Cairo appears to have been successful in gaining $2.3bn in loan guarantees from the US as a result of its low-key logistical support for the war against Iraq and negotiations are ongoing with the World Bank for an additional $1bn in soft loans.

Buffering tourism tumble

But tourism, the country’s major earner of hard currency, is stumbling and the shortfall has only been offset only by bumper revenues from the Suez Canal, a function of the number of US and British warships passing through on their way to the Gulf.

In an attempt to pre-empt the economic impact of the war, the prime minister, Atef Obeid, surprised nearly everyone in January by freeing the Egyptian pound from what had been billed as a crawling peg against the dollar but what in practice amounted to just a peg. Since January the Egyptian pound has fallen in value to trade in early June at around $1=EŁ6.00. But a black market persists and liquidity has yet to return to the wider economy.

Equally there is no prospect of the law doing away with a detested provision introduced in April as an emergency measure that obliges all exporters and the tourism sector to lodge and convert 75% of hard currency earnings with the banking system.

Businessmen in Cairo are furious that the provision, designed to force liquidity into the sector and prop up the Egyptian pound, amounts to a re-imposition of capital controls.

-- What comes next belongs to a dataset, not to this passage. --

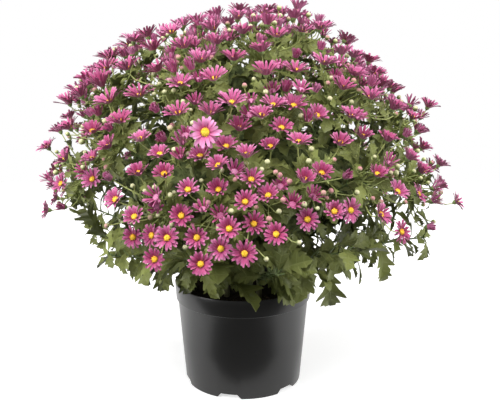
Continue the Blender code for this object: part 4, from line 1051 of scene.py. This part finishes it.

Economic liberals such as Mr Muhieddin point to the fact that the new banking law stipulates that the value of the Egyptian pound should now be determined by market forces.

“For the first time it is established in black and white that the foreign exchange regime of Egypt will be subject to the rules of supply and demand,” he says. But he admits that how the law is implemented is likely to determine whether its impact will be broadly beneficial or whether it will be left to gather dust on a shelf.

“Banking laws are more or less like traffic laws. It is not how good you are in drafting articles but how are you in applying them in practice,” he says.